Overwhelm can sometimes be an understatement in how we are feeling.
So – how do you do it all? Isn’t that a question that we all ask? We see all these amazing images and status updates on Pinterest, Facebook, and Instagram from other moms with immaculate homes and (seemingly) idyllic families. Kids who are dressed and have combed hair (the struggle is real onthat one in our house), perfectly plated food, laundry that is folded…and then put away. Often we’re struggling to keep up with the bare minimum and just see the bottom of the kitchen sink and remember about thirty minutes before 6 that we have to figure out what’s for dinner.
Let’s face it – it is SO easy to get overwhelmed and feel like life is out of balance. Quickly!
I’d love to share my heart (and home) in a short series on balancing home and school in the upcoming bit on the blog (because I can use a refresher too!), but I need to put out a few disclosures.
- I don’t do it all
- My all is different than your all.
- Sometimes we desperately need to redefine ‘all’ to match what is reality – not expectation.
Maybe you are looking for a few tips on tightening things up. Maybe life feels completely out of whack. Regardless, in this series we’re going to talk about some ways we can approach different areas of our homes and lives and try to bring things back into a more organized state.
But today, there is one thing that I think is so very important to not only understand in our minds, but especially in our hearts.
Know that you can’t do it all.
No matter what you think, there is no mom that is doing it all. Everyone has different priorities and things that make their families unique. There are days in our home when we are lucky to finish the basics of school and have three decent meals (because those kids keep asking for food. And the husband – he likes to eat too). Housework may be pushed to the side for a day or two…or more. Other times we may even be scraping the bottom of the fridge to find something edible.
There definitely is something to be said for having an organization plan in place (a routine or schedule), but remember – life happens. You need to know what your top priorities are and what is most important to you.
Pinterest can be one of my biggest downfalls and if I’m being honest, Facebook too. It’s easy to see and read how everyone’s life around us is going along so amazing. Their kids are sleeping through the night after just 2 weeks, while yours are almost 10 months and can’t make it more than 3 hours (been there, friends). It’s easy to make life look “good” for others to see, but part of that transfers into a struggle when we begin comparing what friends or others have that we don’t. And then we begin the process of beating ourselves up for not having it look JUST like an image we see or an impression we got from something.
Can I tell you something? There’s a lot that we miss in all those pictures and status updates. We are seeing what others are allowing us to see. A picture of a happy family taking a road trip together can be shared on Instagram, but I can guarantee they aren’t sharing a video or picture of the same kids that have already started fighting in the backseat over just fifteen minutes down the road. (I have zero experience with said issue. Zero.)
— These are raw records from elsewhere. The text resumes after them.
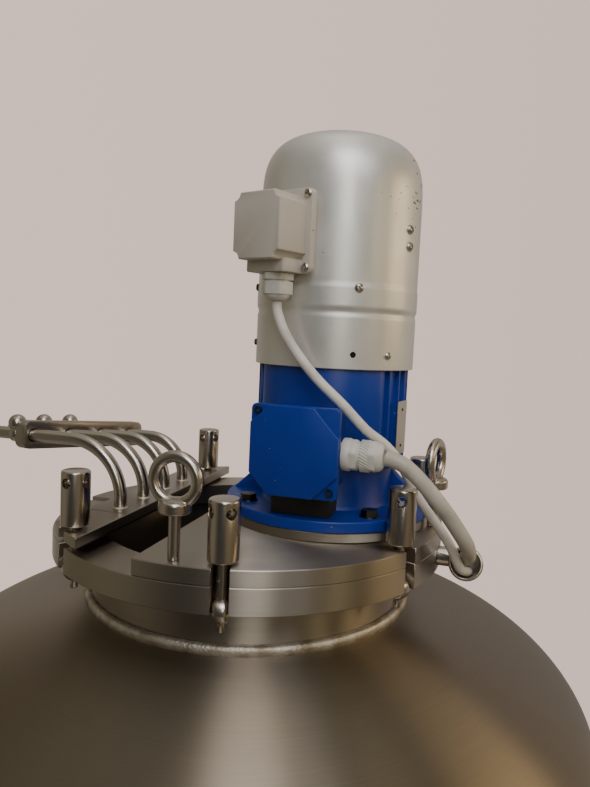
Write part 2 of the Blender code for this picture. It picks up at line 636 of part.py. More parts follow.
def cut_rectangle(width, low, high, cut):
    """A rectangle from low to high with its corners cut off."""
    half = width / 2
    return [(half - cut, low), (half, low + cut), (half, high - cut), (half - cut, high),
            (cut - half, high), (-half, high - cut), (-half, low + cut), (cut - half, low)]


def make_control_box():
    """Base plate, box, gland boss and saddle in one piece, which looks straight out of the cowl."""
    frame = new_empty("control_box_frame", (MOTOR_X, 0.0, LID_PLANE_Z), math.radians(CONTROL_DEG))
    outward = Matrix(((0.0, 0.0, 1.0), (1.0, 0.0, 0.0), (0.0, 1.0, 0.0))).to_euler()
    centre = (0.0, 0.0, 0.0)
    bite = 0.002                       # how far the joined bodies reach into each other
    plate = prism("control_box", cut_rectangle(CONTROL_PLATE_WIDTH, CONTROL_PLATE_LOW_Z, CONTROL_PLATE_HIGH_Z,
                                               CONTROL_PLATE_CUT),
                  CONTROL_PLATE_BACK_R, CONTROL_PLATE_R, BOX_GREY, frame, centre, outward)
    body = prism("control_box_body", cut_rectangle(CONTROL_WIDTH, CONTROL_LOW_Z, CONTROL_HIGH_Z, CONTROL_CUT),
                 CONTROL_PLATE_R - bite, CONTROL_FACE_R, None, frame, centre, outward)
    near, far = CONTROL_BOSS_R
    boss_high = CONTROL_LOW_Z + bite
    boss = block("control_box_boss", (far - near, CONTROL_BOSS_WIDTH, boss_high - CONTROL_BOSS_LOW_Z),
                 ((far + near) / 2, 0.0, (boss_high + CONTROL_BOSS_LOW_Z) / 2), parent=frame)
    saddle_in = COWL_R - 5 * bite
    saddle_out = CONTROL_PLATE_BACK_R + bite
    saddle = block("control_box_saddle", (saddle_out - saddle_in, CONTROL_SADDLE_WIDTH,
                                          CONTROL_HIGH_Z - CONTROL_LOW_Z),
                   ((saddle_out + saddle_in) / 2, 0.0, (CONTROL_HIGH_Z + CONTROL_LOW_Z) / 2), parent=frame)
    reach = COWL_R + GAP
    bore = turned("control_box_bore", [(0.0, COWL_DOME_Z), (reach, COWL_DOME_Z), (reach, COWL_FOOT_Z),
                                       (0.0, COWL_FOOT_Z)], 56, parent=MOTOR_AXIS)
    boolean(plate, body, "UNION")
    boolean(plate, boss, "UNION")
    boolean(plate, saddle, "UNION")
    boolean(plate, bore)
    return frame


def make_glands(control_frame):
    """The cable glands of both boxes, each with its lock ring and domed nut in one piece."""
    high = CONTROL_BOSS_LOW_Z - GAP
    low = GLAND_HIGH_END_Z
    ring = 0.0078
    dome = 0.0072
    r = GLAND_HIGH_R
    profile = [(0.0, high), (r, high), (r, high - ring), (0.9 * r, high - ring), (0.9 * r, low + dome),
               (0.65 * r, low), (0.0, low)]
    turned("fan_gland", profile, 12, GLAND_WHITE, control_frame, (GLAND_HIGH_REACH, GLAND_HIGH_SIDE, 0.0))
    start = TERMINAL_X + TERMINAL_WIDTH / 2 - TERMINAL_INSET + GAP
    length = GLAND_LOW_END_X - start
    shoulder = TERMINAL_INSET
    r = GLAND_LOW_R
    profile = [(0.0, length), (0.65 * r, length), (r, length - dome), (r, shoulder),
               (GLAND_LOW_NECK_R, shoulder), (GLAND_LOW_NECK_R, 0.0), (0.0, 0.0)]
    turned("motor_gland", profile, 12, GLAND_WHITE, LID_CENTRE, (start, GLAND_LOW_Y, GLAND_LOW_Z),
           (0.0, math.pi / 2, 0.0))


def smooth_route(route):
    """Points on a smooth curve through the route's own points."""
    points = [Vector(p) for p in route]
    padded = [points[0] * 2 - points[1]] + points + [points[-1] * 2 - points[-2]]
    out = []
    for a, b, c, d in zip(padded, padded[1:], padded[2:], padded[3:]):
        for k in range(ROUTE_STEPS):
            t = k / ROUTE_STEPS
            out.append(0.5 * ((2 * b) + (c - a) * t + (2 * a - 5 * b + 4 * c - d) * t * t
                              + (3 * b - 3 * c + d - a) * t * t * t))
    out.append(points[-1])
    return out


def make_cables():
    make_tube("fan_cable", smooth_route(FAN_CABLE_ROUTE), FAN_CABLE_R, CABLE_GREY, 2)
    make_tube("motor_cable", smooth_route(MOTOR_CABLE_ROUTE), MOTOR_CABLE_R, CABLE_GREY, 2)


def make_sleeve():
    """The cable sleeve: a cup with a rounded lip, on an arm from the flange's rim."""
    tilt = math.pi / 2 - SLEEVE_TILT
    lip = 0.0022
    mid_r = (SLEEVE_R + SLEEVE_BORE_R) / 2
    half = (SLEEVE_R - SLEEVE_BORE_R) / 2
    crown = [(x, y - lip) for x, y in arc((mid_r, 0.0), half, 180.0, 0.0, 6)]
    floor_z = -SLEEVE_LENGTH + SLEEVE_FLOOR
    profile = [(0.0, floor_z), (SLEEVE_BORE_R, floor_z)] + crown + [(SLEEVE_R, -SLEEVE_LENGTH),
                                                                (0.0, -SLEEVE_LENGTH)]
    sleeve = turned("cable_sleeve", profile, 24, POLISHED_STEEL, LID_CENTRE, SLEEVE_CENTRE, (tilt, 0.0, 0.0))
    mid = Vector(SLEEVE_CENTRE)
    flange_x = math.sqrt(FLANGE_R ** 2 - mid.y ** 2)
    root = Vector((flange_x - 0.0005, mid.y + 0.018, mid.z))
    arm_length = mid.x - (SLEEVE_R + SLEEVE_BORE_R) / 2 - root.x
    arm = turned("sleeve_arm", [(0.0, arm_length), (ARM_R, arm_length), (ARM_R, 0.0), (0.0, 0.0)], 16, None,
                 LID_CENTRE, root, (0.0, math.pi / 2, 0.0))
    boolean(sleeve, arm, "UNION")
    trim = turned("sleeve_trim", [(0.0, 0.05), (FLANGE_R + GAP, 0.05), (FLANGE_R + GAP, -0.05), (0.0, -0.05)],
                  84, None, LID_CENTRE)
    boolean(sleeve, trim)


def make_number_plate():
    turn = math.radians(PLATE_DEG)
    reach = PLATE_BACK_R + PLATE_SIZE[1] / 2
    place = (MOTOR_X + reach * math.cos(turn), reach * math.sin(turn), PLATE_MID_Z)
    block("number_plate", PLATE_SIZE, place, PLATE_STEEL, LID_CENTRE, (0.0, 0.0, turn + math.pi / 2))


def main():
    slots = slot_cutter("clamp_slots", BOLT_CIRCLE_R)
    flange_slots = slot_cutter("flange_slots", FLANGE_SLOT_R)
    make_vessel()
    make_outlet()
    make_legs()
    make_neck_and_flange(flange_slots)
    make_lid(slots)
    make_dosing_bar(slots)
    make_bolts()
    make_lifting_eyes()
    make_dosing_tubes()
    make_tube_clamp()
    make_motor()
    make_cowl()
    make_terminal_box()
    control_frame = make_control_box()
    make_glands(control_frame)
    make_sleeve()
    make_cables()
    make_number_plate()


clear_scene()
PARTS = new_collection("dissolver_tank")
CUTTERS = new_collection("cutters")
SATIN_STEEL = make_material("brushed_stainless", "#8c867b", 0.42, 1.0)
MACHINED_STEEL = make_material("machined_stainless", "#a09a90", 0.34, 1.0)
POLISHED_STEEL = make_material("polished_stainless", "#b0aaa2", 0.20, 1.0)
MOTOR_BLUE = make_material("blue_enamel", "#0f55ad", 0.38, 0.0)
COWL_GREY = make_material("grey_enamel", "#a3a4a0", 0.34, 0.1)
BOX_GREY = make_material("warm_grey_enamel", "#9c9890", 0.45, 0.0)
GLAND_WHITE = make_material("gland_polyamide", "#cfcdc6", 0.45, 0.0)
CABLE_GREY = make_material("cable_jacket", "#b5b0a5", 0.45, 0.0)
RUBBER = make_material("black_rubber", "#1c1a18", 0.70, 0.0)
PLATE_STEEL = make_material("plain_plate", "#b9b2a6", 0.40, 0.6)
TANK_AXIS = new_empty("tank_axis", (0.0, 0.0, 0.0))
LID_CENTRE = new_empty("lid_centre", (0.0, 0.0, LID_PLANE_Z))
MOTOR_AXIS = new_empty("motor_axis", (MOTOR_X, 0.0, LID_PLANE_Z))
main()
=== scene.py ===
"""Dissolver tank: a stainless vessel with a bolted lid that carries its mixer motor.

Metres, +Z up. The origin is on the floor, on the tank's axis. +X points from the dosing bar
towards the motor, and the terminal box looks along -Y.
"""

from math import asin, cos, pi, radians, sin, sqrt, tau

import bpy
from mathutils import Matrix, Vector


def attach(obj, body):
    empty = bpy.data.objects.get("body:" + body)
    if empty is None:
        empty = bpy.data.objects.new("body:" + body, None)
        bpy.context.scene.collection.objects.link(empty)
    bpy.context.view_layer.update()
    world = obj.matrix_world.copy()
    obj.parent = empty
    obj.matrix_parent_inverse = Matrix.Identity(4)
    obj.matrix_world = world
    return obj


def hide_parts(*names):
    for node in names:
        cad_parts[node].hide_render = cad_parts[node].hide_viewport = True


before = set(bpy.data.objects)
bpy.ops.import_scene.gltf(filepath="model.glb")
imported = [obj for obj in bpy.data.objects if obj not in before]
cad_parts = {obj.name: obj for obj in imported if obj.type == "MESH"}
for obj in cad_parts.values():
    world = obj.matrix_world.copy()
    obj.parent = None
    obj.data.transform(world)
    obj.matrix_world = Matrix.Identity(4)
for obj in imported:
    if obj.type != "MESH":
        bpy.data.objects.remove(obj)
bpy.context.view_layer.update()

bl_info = {
    "name": "Dissolver tank",
    "version": (1, 0, 0),
    "blender": (4, 5, 0),
    "location": "3D View > Sidebar > Dissolver tank",
    "description": "Builds a stainless dissolver tank with its bolted lid and mixer motor",
    "category": "Add Mesh",
}

LID_Z = 1.35                       # split plane between the lid and the flange under it
SLOT_STEP = 360 / 7                # six clamp bolts and one empty slot
LID_CUT_X = -0.0381                # straight side of the lid
EYE_PLACES = ((270.35, 0.23, 0), (0, 0.2332, -13), (90, 0.23, 0))   # direction, reach, twist
NUT_TURNS = (31, 36, 28, 40, 53, 31)   # first cross hole of each nut, from the radius
TUBE_TOP = 0.0986                  # level run of the first dosing tube, above the split plane
TUBE_STEP = 0.006                  # how much lower each next tube lies
CLAMP_X = -0.26
LEG_REACH = 0.5                    # from the tank's axis to the middle of a leg
LEG_R = 0.0302
LEG_TOP = 0.77
CONTROL_DEG = -112.9               # direction of the control box from the motor's axis
CONTROL_Z = 0.3568                 # middle of the control box, above the split plane
MOTOR_SPOT = Matrix.Translation((0.1, 0, LID_Z))
FRONT_HOLE = (-64.9, 0.2237)       # direction and height of the open hole in the cowl
SLEEVE_SPOT = Vector((0.2772, -0.037, LID_Z - 0.0122))
STAND_UP = Matrix(((0, 0, 1, 0), (1, 0, 0, 0), (0, 1, 0, 0), (0, 0, 0, 1)))   # drawn flat, then faced along X

# The cables' routes in mm, from the gland's end to the bottom of the sleeve, above the split plane
FAN_CABLE_ROUTE = (
    (57, -108.7, 277.9), (58.4, -109, 267.1), (68.7, -110.9, 244.1), (87, -112.8, 218.9),
    (110.3, -113.2, 194.1), (138.1, -110.7, 169.4), (162.7, -100.1, 143), (184.1, -89.1, 125.6),
    (201.7, -78.1, 102.9), (217.2, -71.1, 72.4), (239.9, -66.5, 41.7), (257.9, -62.9, 16.4),
    (268.5, -56.1, -6.6), (272.9, -47.6, -16.1), (279.2, -36.7, -21), (279.7, -15.8, -27.3))
MOTOR_CABLE_ROUTE = (
    (189.3, -119.9, 117.6), (200.1, -120.4, 115.5), (212.5, -119.8, 109.2), (231.4, -115.8, 91.3),
    (253.2, -106.7, 64.4), (270.5, -92.2, 37.2), (278.4, -76.8, 19.7), (279.9, -51.2, 1.9),
    (276.5, -37.1, -5.9), (276, -14.2, -13.1))


def srgb(hex_code):
    """Linear colour of an sRGB hex string."""
    channels = [int(hex_code[i:i + 2], 16) / 255 for i in (1, 3, 5)]
    linear = [c / 12.92 if c <= 0.04045 else ((c + 0.055) / 1.055) ** 2.4 for c in channels]
    return (*linear, 1)


def length_value(name, description, default):
    return bpy.props.FloatProperty(name=name, description=description, default=default, unit="LENGTH")


def colour_value(name, description, hex_code):
    return bpy.props.FloatVectorProperty(name=name, description=description, default=srgb(hex_code), size=4,
                                         min=0, max=1, subtype="COLOR")


def power_value(name, default):
    return bpy.props.FloatProperty(name=name, description="Power of the soft " + name.lower(),
                                   default=default, min=0, unit="POWER")


def glow_value(name, default):
    return bpy.props.FloatVectorProperty(name=name, description="Light from the " + name.lower(),
                                         default=default, size=3, min=0, subtype="COLOR")


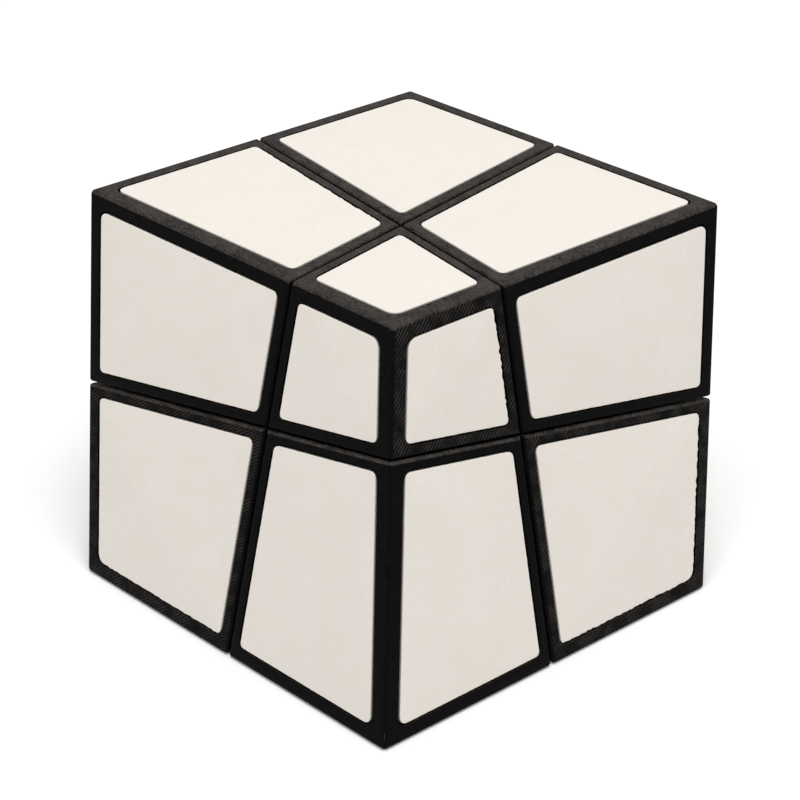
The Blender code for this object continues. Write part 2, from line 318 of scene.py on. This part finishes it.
def floor_paper(name):
    made = Nodes(name)
    place = made.coordinates()[0]
    cloud = made.noise(place, 60 * MM, 2.0)
    made.link(
        made.ramp(cloud, srgb(252, 252, 252), srgb(254, 254, 254), 0.3, 0.7),
        made.shader.inputs["Base Color"],
    )
    made.shader.inputs["Roughness"].default_value = 0.9
    made.shader.inputs["Specular IOR Level"].default_value = 0.1
    return made.material


# ---- Solids for the corner pieces ----


def solid_from(bm, name="tool"):
    """An object from a finished bmesh, with its faces turned out."""
    bmesh.ops.recalc_face_normals(bm, faces=bm.faces)
    mesh = bpy.data.meshes.new(name)
    bm.to_mesh(mesh)
    bm.free()
    obj = bpy.data.objects.new(name, mesh)
    bpy.context.scene.collection.objects.link(obj)
    return obj


def cut_block(planes):
    """The convex solid inside planes, each a normal and its distance from the centre."""
    bm = bmesh.new()
    bmesh.ops.create_cube(bm, size=2 * BLOCK)
    for normal, offset in planes:
        normal = Vector(normal).normalized()
        bmesh.ops.bisect_plane(
            bm,
            geom=bm.verts[:] + bm.edges[:] + bm.faces[:],
            dist=1e-9,
            plane_co=normal * offset,
            plane_no=normal,
            clear_outer=True,
        )
        bmesh.ops.contextual_create(bm, geom=[edge for edge in bm.edges if edge.is_boundary])
    bmesh.ops.recalc_face_normals(bm, faces=bm.faces)
    return bm


def ball(radius):
    bm = bmesh.new()
    bmesh.ops.create_uvsphere(bm, u_segments=72, v_segments=36, radius=radius)
    return solid_from(bm)


def combine(obj, tool, operation):
    boolean = obj.modifiers.new("join", "BOOLEAN")
    boolean.operation = operation
    boolean.solver = "EXACT"
    boolean.object = tool
    bpy.context.view_layer.update()
    settle(obj)
    bpy.data.objects.remove(tool, do_unlink=True)
    return obj


def settle(obj):
    """Makes the evaluated mesh the object's own."""
    graph = bpy.context.evaluated_depsgraph_get()
    mesh = bpy.data.meshes.new_from_object(obj.evaluated_get(graph))
    obj.modifiers.clear()
    obj.data = mesh
    return obj


def face_normal(axis, sign):
    normal = Vector((1, 1, 1))
    normal[axis] = FACE_LEAN
    return sign * normal.normalized()


def face_bounds(signs, axis, grow=0.0):
    """Lines round one face of a corner: cut, outer, cut, outer, as planes square to it."""
    normal = face_normal(axis, signs[axis])
    bounds = []
    for other in range(3):
        if other == axis:
            continue
        cut = -signs[other] * AXES[other]
        outer = face_normal(other, signs[other])
        borders = ((cut, 0, TILE_CUT_BORDER), (outer, FACE_DISTANCE, TILE_OUTER_BORDER))
        for plane, offset, border in borders:
            along = plane - plane.dot(normal) * normal
            reach = (offset - plane.dot(normal) * FACE_DISTANCE) / along.length
            bounds.append((along.normalized(), reach - border + grow))
    return bounds


def recess(signs, axis):
    """Cutter for the pocket that a tile sits in."""
    normal = face_normal(axis, signs[axis])
    bounds = face_bounds(signs, axis, GAP)
    bounds.append((normal, FACE_DISTANCE + CUTTER_RISE))
    bounds.append((-normal, -(FACE_DISTANCE - RECESS_DEPTH)))
    bm = cut_block(bounds)
    upright = [
        edge
        for edge in bm.edges
        if abs((edge.verts[1].co - edge.verts[0].co).normalized().dot(normal)) > PARALLEL
    ]
    bmesh.ops.bevel(
        bm,
        geom=upright,
        offset=TILE_RADIUS + GAP,
        segments=RADIUS_SEGMENTS,
        profile=0.5,
        affect="EDGES",
    )
    return solid_from(bm)


def beyond(axis, distance):
    return (-AXES[axis], -(distance + HALF_GAP))


def corner_root(signs):
    """Neck and foot that hold a corner in the mechanism."""
    foot = solid_from(cut_block([beyond(i, FOOT_CUT) for i in range(3)]))
    combine(foot, ball(FOOT_RADIUS - HALF_GAP), "INTERSECT")
    neck = solid_from(cut_block([beyond(i, PLATE_CUT) for i in range(3)]))
    combine(neck, ball(SHELL_RADIUS + NECK_BITE), "INTERSECT")
    combine(foot, neck, "UNION")
    combine(foot, ball(CORE_RADIUS + HALF_GAP), "DIFFERENCE")
    turn = Matrix([[signs[i] if i == j else 0 for j in range(3)] for i in range(3)]).to_4x4()
    foot.data.transform(turn)
    if turn.determinant() < 0:
        foot.data.flip_normals()
    return foot


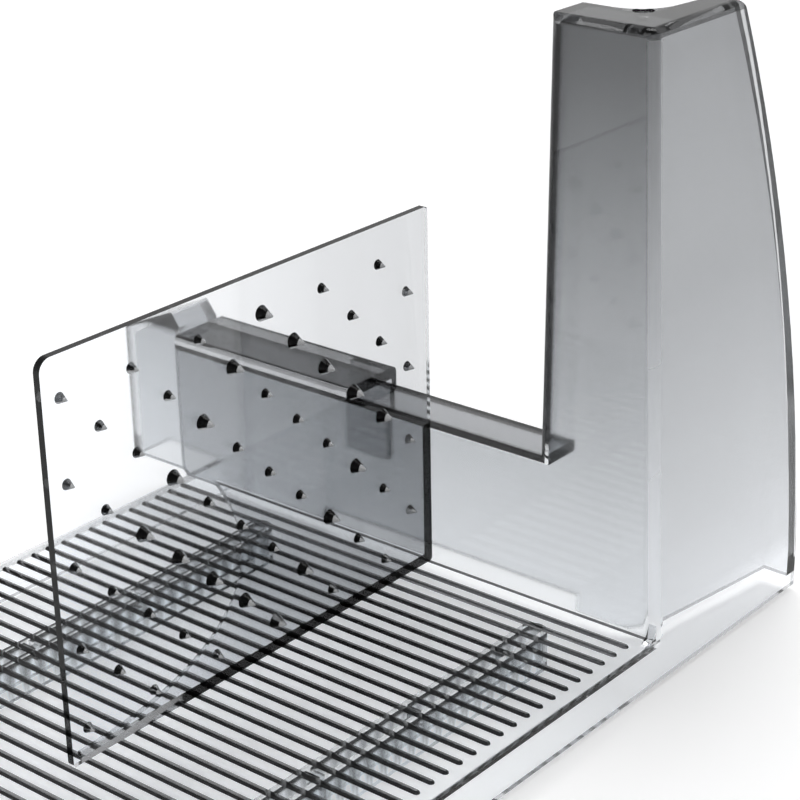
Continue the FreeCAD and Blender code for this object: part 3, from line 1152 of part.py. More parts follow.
STOP_LOW = "(tray_top + stop_lift)"
stop_sheet = rounded(
    "stop_sheet", ("stop_gap", "-house_start + 8", STOP_LOW), ("stop_thick", "house_start - start - 8", "stop_height"),
    [("stop_corner", lambda e, b: along("X")(e, b) and e.CenterOfMass.z > b.ZMax - 1 and e.CenterOfMass.y > b.YMax - 1)])
blade_room = rod(
    "blade_room", ("stop_gap - 1", BLADE_Y, BLADE_Z), "blade_radius + 2", "stop_thick + 2", "X")
GAUGE_MID = "(-start - gauge_start - gauge_depth / 2)"
BRACKET_Z = "(foot_height + base_thick + 6)"
stop_screw_places = [
    (GAUGE_MID + " - gauge_depth / 2 + 5", "guide_height + guide_radius + 6"),
    (GAUGE_MID + " + gauge_depth / 2 - 5", "guide_height + guide_radius + 6"),
]
bracket_screws = [
    turned("bracket_screw_%d" % i, [
        ("0", "0"), ("screw_radius + stop_thick / 2", "0"), ("screw_radius", "stop_thick / 2"),
        ("screw_radius", "stop_thick + bracket_thick"), ("0", "stop_thick + bracket_thick"),
    ], ("stop_gap", ) + place)
    for i, place in enumerate(stop_screw_places)]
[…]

We don’t see the messes or the many hours that go into making something Pinterest-worthy. But our hearts take in what we are presented with and then latch onto our lack.
And friends – that is SO not my heart for you. This is something I have struggled with tremendously over the years and it has eaten at me, stealing joy from the moments I should instead be savoring.
If you are struggling…
While I may not know what area you feel you struggle most with, I do know there are many resources (and friends) available to help us each out along the way. Can I encourage you to pick one area in the upcoming week and spend 20 minutes a day focusing on that area? If you need accountability – ask a friend! (I will be!)
Here, the newness of spring has been inspiring to me to change up some things in our home and get back on track in multiple areas. I’m committing 20 minutes twice a day – starting the day with time to prioritize and focus and then making a “clean sweep” of the house each evening so we have a fresh start the following morning (clean counters and a tidy living area).
What area will you focus on this week – and remember: focus on the unique priorities YOUR family has. Don’t worry about what others are doing. Do what is best for you and yours!
Good advice ! I remember so many times feeling that I was unworthy as a mom, teacher, wife,etc because I could not get caught up. I finally realized that I just had to focus on a few things and not the big picture. This week, I am focusing on my Pink Zebra business as I have a lot to do before leaving for the weekend with friends.
“redefining all to match reality and not expectation.”
I’ve been noticing more and more that the majority of the “pressure” I feel are from things I put on myself. Other people haven’t made me feel guilty. I beat myself up. This post is simple yet – right on. I am currently focusing on decluttering – 3 areas of my home only. Then I’ll move on to others.